Когда я взялся за постановку «Гусарской баллады», мне поначалу казалось, что стилистика ее будет близка «Карнавальной ночи», несмотря на известное жанровое различие этих двух комедий. Но, подступив к «Гусарской балладе» вплотную, начав обдумывать общий замысел вещи, я увидел, что разницы между этими двумя произведениями куда больше, нежели сходства. Выстроить постановочный проект, осмыслить режиссерские намерения в новом фильме оказалось очень нелегко. На пути встретилось немало подводных рифов, сложностей, проблем, которые сперва даже не пришли мне в голову.

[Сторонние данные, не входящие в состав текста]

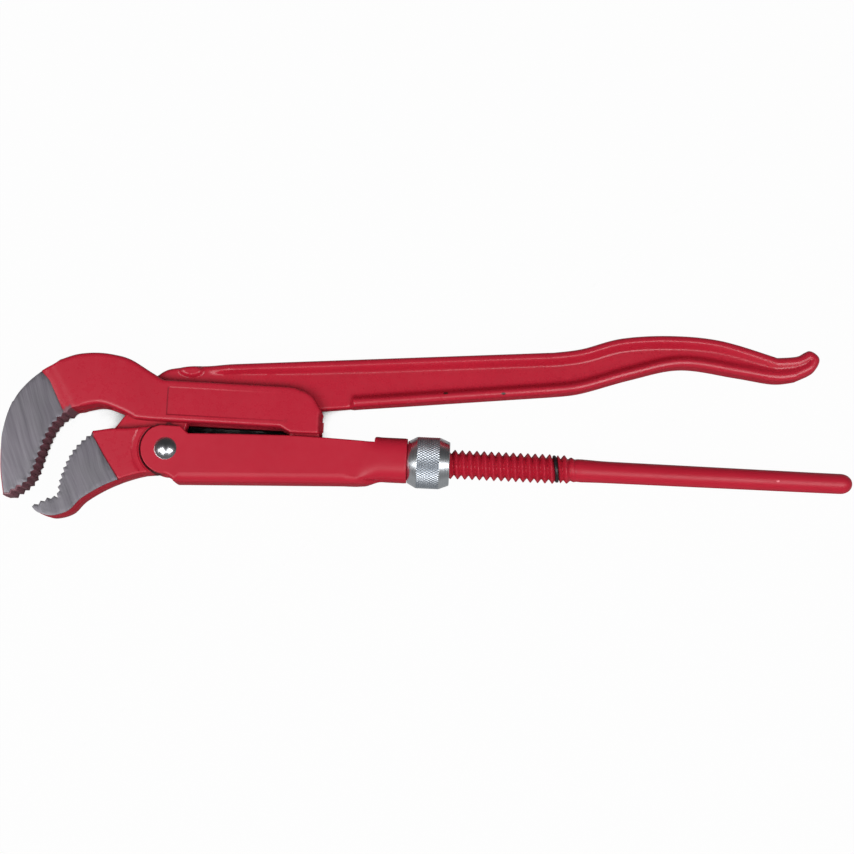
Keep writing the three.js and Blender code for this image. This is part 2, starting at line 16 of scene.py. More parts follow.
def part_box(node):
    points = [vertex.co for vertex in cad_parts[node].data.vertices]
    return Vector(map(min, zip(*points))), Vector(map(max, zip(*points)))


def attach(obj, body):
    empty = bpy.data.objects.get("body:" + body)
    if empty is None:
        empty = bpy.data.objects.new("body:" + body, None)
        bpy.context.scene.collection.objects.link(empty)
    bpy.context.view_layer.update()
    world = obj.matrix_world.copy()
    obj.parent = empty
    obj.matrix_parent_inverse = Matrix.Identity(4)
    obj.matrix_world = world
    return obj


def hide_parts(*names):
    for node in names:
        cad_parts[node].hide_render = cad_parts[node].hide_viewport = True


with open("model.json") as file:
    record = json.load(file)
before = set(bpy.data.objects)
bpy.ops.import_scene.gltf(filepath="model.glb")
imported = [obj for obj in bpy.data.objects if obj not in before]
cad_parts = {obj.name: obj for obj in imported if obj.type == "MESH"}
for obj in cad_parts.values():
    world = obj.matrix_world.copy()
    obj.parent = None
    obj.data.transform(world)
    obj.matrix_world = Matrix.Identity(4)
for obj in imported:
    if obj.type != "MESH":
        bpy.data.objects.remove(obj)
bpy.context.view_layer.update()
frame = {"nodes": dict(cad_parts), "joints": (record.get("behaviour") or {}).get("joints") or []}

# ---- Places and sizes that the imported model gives
JOINTS = {joint["name"]: joint for joint in frame["joints"]}
PIVOT = np.array(JOINTS["jaw_pivot"]["pos_m"])


def span(node):
    """Lowest and highest corner of a CAD node, in millimetres about the pivot."""
    low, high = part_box(node)
    return (np.array(low) - PIVOT) * 1000, (np.array(high) - PIVOT) * 1000


HOOK, JAW, HOUSING = span("hook_lever"), span("jaw_lever"), span("guide_housing")
NUT, RING, RIVET = span("adjusting_nut"), span("stop_ring"), span("pivot_rivet")
SHANK_HALF = HOOK[1][2]
HOUSING_HALF = HOUSING[1][2]
JAW_HALF = JAW[1][2]
HANDLE_END = JAW[1][0]
ROD_END = HOOK[1][0]
SPIGOT_END = HOUSING[1][0]
COLLAR_END = SPIGOT_END - 6
NUT_FRONT, NUT_REAR, NUT_R = NUT[0][0], NUT[1][0], NUT[1][2]
RING_X = (RING[0][0] + RING[1][0]) / 2

# ---- Sizes, in millimetres; a "half" is half a thickness or a width across Z
HEAD_HALF = 9.7  # the hook's head
WEB_HALF = 4.3  # the jaw lever's web
SLOT_HALF = 4.8  # the slot in the shank that the web runs through
HANDLE_HALF = 7.5  # the rims of the upper handle
EYE_HALF = 7.3
EYE_R = 12
RIVET_HOLE_R = 4.5
CHANNEL_HALF = 7.6  # the channel in the housing
BORE_R = 7.6
PITCH = 3.63
CREST_R = 7.4
ROOT_R = 5.3
THREAD_START = COLLAR_END - 9 - 2 * PITCH
TOOTH = 1.25  # height of a jaw's tooth
ROUNDED = 0.1  # edges with a smaller radius stay sharp
CHUNK = 2000  # points measured at a time, which keeps the arrays small


# ---- Curves and distances in the flat
def smooth(points, step=0.8):
    """Points of a smooth curve through the ones given, without the first."""
    points = [np.array(p, float) for p in points]
    out = []
    last = len(points) - 1
    for i in range(last):
        p0, p1, p2, p3 = points[max(i - 1, 0)], points[i], points[i + 1], points[min(i + 2, last)]
        v0, v1 = (p2 - p0) / 2, (p3 - p1) / 2
        count = max(1, ceil(norm(p2 - p1) / step))
        for k in range(1, count + 1):
            t = k / count
            cubic, square = 2 * p1 - 2 * p2 + v0 + v1, 3 * p2 - 3 * p1 - 2 * v0 - v1
            out.append(cubic * t**3 + square * t**2 + v0 * t + p1)
    return out


def straight(points, step=1.0):
    """Points along straight lines through the ones given, without the first."""
    points = [np.array(p, float) for p in points]
    out = []
    for p, q in zip(points, points[1:]):
        count = max(1, ceil(norm(q - p) / step))
        out += [p + (q - p) * k / count for k in range(1, count + 1)]
    return out


def tooth_corners(points, count):
    """Corners of a row of teeth along a smooth curve, on its right side."""
    curve = np.array([points[0]] + smooth(points, 0.05))
    length = np.concatenate([[0], np.cumsum(norm(np.diff(curve, axis=0), axis=1))])

    def at(s):
        return np.array([np.interp(s, length, curve[:, k]) for k in (0, 1)])

    out = []
    for step in range(2 * count):
        s = length[-1] * step / (2 * count)
        along = at(s + 0.2) - at(s - 0.2)
        along /= norm(along)
        height = TOOTH / 2 if step % 2 else -TOOTH / 2
        out.append(at(s) + np.array([along[1], -along[0]]) * height)
    return out


def cross(u, v):
    return u[:, 0] * v[:, 1] - u[:, 1] * v[:, 0]


def clockwise(loop):
    return cross(loop, np.roll(loop, -1, 0)).sum() < 0


def outline(start, *runs):
    """A closed outline, counter-clockwise: its points, edge radius and side bulge at each.
    Each run is (kind, edge radius, side bulge, points), and goes on from the point before it."""
    rows = [(*start, *runs[0][1:3])]
    for kind, radius, bulge, via in runs:
        path = [rows[-1][:2], *via]
        made = smooth(path) if kind == "curve" else straight(path, 0.7 if kind == "teeth" else 1.0)
        rows += [(*p, radius, bulge) for p in made]
    rows += [(*p, radius, bulge) for p in straight([rows[-1][:2], start])[:-1]]
    if norm(np.subtract(rows[-1][:2], start)) < 1e-6:
        rows.pop()
    rows = np.array(rows, float)
    if clockwise(rows):
        rows = rows[::-1].copy()
    points, radii, bulges = rows[:, :2], rows[:, 2], rows[:, 3]
    for _ in range(3):
        radii, bulges = ((np.roll(v, 1) + 2 * v + np.roll(v, -1)) / 4 for v in (radii, bulges))
    return points, radii, bulges


def distance(points, path, closed=True):
    """Distance of each point from a polyline, and the nearest segment's index."""
    path = np.asarray(path, float)
    a, b = (path, np.roll(path, -1, 0)) if closed else (path[:-1], path[1:])
    along = b - a
    size = np.maximum((along**2).sum(1), 1e-12)
    best, nearest = np.empty(len(points)), np.empty(len(points), int)
    for first in range(0, len(points), CHUNK):
        rows = slice(first, first + CHUNK)
        p = points[rows, None, :]
        t = np.clip(((p - a) * along).sum(2) / size, 0, 1)
        gap = ((p - a - t[..., None] * along)**2).sum(2)
        best[rows], nearest[rows] = np.sqrt(gap.min(1)), gap.argmin(1)
    return best, nearest


def inside(points, loop):
    """True for each point inside a closed outline."""
    a, b = np.asarray(loop), np.roll(loop, -1, 0)
    out = np.zeros(len(points), bool)
    rise = np.where(b[:, 1] == a[:, 1], 1e-9, b[:, 1] - a[:, 1])
    for first in range(0, len(points), CHUNK):
        rows = slice(first, first + CHUNK)
        x, y = points[rows, 0:1], points[rows, 1:2]
        crossing = (a[:, 1] > y) != (b[:, 1] > y)
        at = a[:, 0] + (y - a[:, 1]) * (b[:, 0] - a[:, 0]) / rise
        out[rows] = (crossing & (x < at)).sum(1) % 2 == 1
    return out


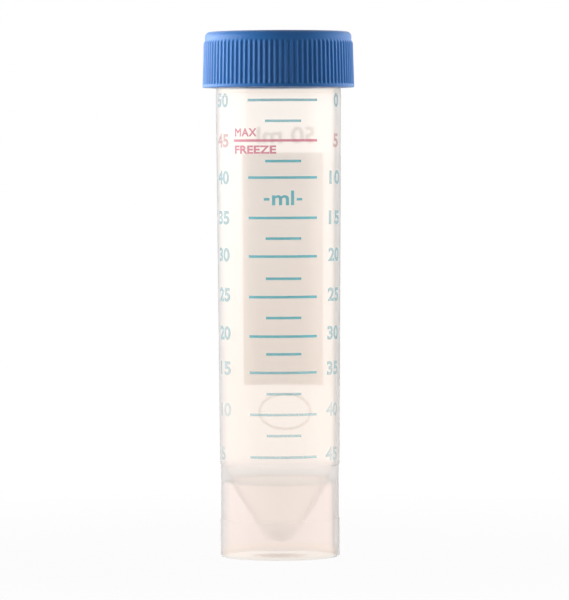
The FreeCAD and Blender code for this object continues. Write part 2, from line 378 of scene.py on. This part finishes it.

Героическая комедия «Давным-давно», написанная Александром Гладковым (Об авторе этой пьесы читайте в главе «Автора!» — прим. авт.), казалось бы, наполнена легкими стихами и достаточно вольно трактует исторические события. Автор в этой пьесе осуществил, как мне представляется, очень любопытный эксперимент. По всем жанровым признакам «Давным-давно» несомненно водевиль. Переодевания девицы в мужской наряд, веселая путаница, возникающая из-за того, что окружающие считают ее мужчиной, любовная интрига, множество песенок и куплетов — все это свойства водевиля. Но драматург погрузил водевильную неразбериху в военный быт — действие-то происходит во времена наполеоновского нашествия на Россию. И все поступки персонажей стали мотивироваться не житейскими обстоятельствами, не любовными передрягами, а патриотическими побуждениями. Действия героев приобрели важный смысл, пьеса наполнилась глубоким содержанием. Произведение сразу же перестало быть легким пустячком. Оно превратилось в героическую комедию, сохраняя при этом веселье, очарование и непринужденность водевиля. Этой пьесой сочинитель показал, что и о самых серьезных, трагических эпохах нашей истории можно рассказывать задорно и с улыбкой.